— START OF Given data —

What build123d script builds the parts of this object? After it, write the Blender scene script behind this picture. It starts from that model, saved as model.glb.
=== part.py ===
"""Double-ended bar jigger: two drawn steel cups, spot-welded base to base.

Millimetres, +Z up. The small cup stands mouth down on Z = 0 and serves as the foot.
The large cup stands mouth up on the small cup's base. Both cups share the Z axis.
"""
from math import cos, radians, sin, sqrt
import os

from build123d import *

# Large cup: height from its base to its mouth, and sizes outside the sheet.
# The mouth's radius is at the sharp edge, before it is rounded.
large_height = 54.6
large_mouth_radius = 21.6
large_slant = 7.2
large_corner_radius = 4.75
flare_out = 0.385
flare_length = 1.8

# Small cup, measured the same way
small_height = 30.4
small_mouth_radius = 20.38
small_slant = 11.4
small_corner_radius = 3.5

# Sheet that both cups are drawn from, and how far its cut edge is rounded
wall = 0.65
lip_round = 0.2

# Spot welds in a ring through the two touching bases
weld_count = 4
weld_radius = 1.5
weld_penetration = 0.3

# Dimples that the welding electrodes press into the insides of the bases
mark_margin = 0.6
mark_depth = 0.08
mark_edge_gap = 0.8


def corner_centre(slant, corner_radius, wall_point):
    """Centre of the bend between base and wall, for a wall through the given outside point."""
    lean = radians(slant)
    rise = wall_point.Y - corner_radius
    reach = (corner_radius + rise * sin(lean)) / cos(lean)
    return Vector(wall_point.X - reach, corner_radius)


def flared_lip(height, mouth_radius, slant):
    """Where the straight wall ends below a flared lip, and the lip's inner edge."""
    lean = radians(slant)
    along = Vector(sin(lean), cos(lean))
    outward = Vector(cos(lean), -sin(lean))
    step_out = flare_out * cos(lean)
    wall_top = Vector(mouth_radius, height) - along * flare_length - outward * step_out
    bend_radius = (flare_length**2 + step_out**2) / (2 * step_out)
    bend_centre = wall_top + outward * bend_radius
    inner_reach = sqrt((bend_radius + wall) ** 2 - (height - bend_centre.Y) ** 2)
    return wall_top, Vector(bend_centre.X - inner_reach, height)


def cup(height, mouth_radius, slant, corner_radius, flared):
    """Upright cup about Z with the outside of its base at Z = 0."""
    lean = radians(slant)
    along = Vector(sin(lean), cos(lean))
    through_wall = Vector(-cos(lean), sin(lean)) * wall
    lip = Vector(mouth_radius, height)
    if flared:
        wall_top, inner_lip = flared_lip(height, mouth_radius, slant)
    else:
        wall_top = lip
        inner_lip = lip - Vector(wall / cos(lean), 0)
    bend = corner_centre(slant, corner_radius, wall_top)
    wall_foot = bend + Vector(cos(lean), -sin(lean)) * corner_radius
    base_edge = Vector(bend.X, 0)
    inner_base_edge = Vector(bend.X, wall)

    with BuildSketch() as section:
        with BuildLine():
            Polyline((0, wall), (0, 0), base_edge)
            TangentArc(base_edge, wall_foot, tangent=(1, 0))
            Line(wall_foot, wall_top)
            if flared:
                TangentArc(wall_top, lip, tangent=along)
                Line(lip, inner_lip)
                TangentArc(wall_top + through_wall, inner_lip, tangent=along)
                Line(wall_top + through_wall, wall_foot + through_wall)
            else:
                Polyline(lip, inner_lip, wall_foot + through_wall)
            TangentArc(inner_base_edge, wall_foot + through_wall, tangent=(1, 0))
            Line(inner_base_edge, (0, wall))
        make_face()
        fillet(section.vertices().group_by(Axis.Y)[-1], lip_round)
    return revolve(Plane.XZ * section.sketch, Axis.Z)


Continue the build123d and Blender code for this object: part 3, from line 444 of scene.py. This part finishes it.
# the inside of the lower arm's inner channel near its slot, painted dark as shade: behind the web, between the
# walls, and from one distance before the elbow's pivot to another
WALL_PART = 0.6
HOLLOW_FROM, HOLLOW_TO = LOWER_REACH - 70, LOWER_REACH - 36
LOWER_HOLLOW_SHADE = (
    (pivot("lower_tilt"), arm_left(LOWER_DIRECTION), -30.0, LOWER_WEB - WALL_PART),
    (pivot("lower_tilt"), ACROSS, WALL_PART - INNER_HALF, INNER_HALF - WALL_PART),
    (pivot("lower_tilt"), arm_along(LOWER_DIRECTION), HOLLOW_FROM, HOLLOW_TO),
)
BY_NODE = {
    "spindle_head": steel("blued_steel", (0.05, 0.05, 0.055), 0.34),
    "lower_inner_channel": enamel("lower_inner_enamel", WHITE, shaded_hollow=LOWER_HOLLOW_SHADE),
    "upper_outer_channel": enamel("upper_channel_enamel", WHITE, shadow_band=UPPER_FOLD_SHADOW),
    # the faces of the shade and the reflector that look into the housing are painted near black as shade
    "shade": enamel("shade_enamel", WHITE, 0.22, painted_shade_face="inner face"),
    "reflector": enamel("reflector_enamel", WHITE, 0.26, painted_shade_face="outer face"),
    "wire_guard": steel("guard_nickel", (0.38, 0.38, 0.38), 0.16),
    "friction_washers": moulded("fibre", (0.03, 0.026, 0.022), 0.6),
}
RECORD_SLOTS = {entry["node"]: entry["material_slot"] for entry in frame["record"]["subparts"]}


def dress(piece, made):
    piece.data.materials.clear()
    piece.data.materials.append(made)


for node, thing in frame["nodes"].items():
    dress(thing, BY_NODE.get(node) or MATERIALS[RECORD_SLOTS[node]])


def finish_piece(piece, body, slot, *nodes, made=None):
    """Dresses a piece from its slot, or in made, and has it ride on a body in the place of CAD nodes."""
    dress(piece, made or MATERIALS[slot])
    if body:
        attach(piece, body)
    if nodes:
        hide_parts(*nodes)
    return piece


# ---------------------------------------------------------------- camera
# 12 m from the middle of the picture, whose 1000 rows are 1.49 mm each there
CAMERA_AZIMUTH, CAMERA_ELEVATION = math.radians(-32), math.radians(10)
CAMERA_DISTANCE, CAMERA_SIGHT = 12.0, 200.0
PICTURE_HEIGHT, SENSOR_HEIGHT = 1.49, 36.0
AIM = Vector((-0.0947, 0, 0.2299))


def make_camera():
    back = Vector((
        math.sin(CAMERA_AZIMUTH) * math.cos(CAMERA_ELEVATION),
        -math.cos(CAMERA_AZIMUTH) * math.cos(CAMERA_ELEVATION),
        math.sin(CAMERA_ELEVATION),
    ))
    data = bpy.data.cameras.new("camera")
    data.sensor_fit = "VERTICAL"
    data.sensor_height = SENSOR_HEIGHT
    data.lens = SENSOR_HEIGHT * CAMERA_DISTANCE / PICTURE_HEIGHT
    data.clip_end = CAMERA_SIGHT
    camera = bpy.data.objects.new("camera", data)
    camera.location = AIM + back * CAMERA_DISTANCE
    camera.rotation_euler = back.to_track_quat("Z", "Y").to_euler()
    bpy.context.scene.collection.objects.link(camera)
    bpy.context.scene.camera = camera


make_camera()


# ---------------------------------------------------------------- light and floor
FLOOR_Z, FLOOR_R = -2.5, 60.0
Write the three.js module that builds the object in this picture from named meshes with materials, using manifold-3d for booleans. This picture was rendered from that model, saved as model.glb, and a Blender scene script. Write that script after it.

— END OF Given data —

◆ Requirement:
Extract every line containing the string "behind" from the data above.

◆ Worked solution:
What build123d script builds the parts of this object? After it, write the Blender scene script behind this picture. It starts from that model, saved as model.glb.
# the inside of the lower arm's inner channel near its slot, painted dark as shade: behind the web, between the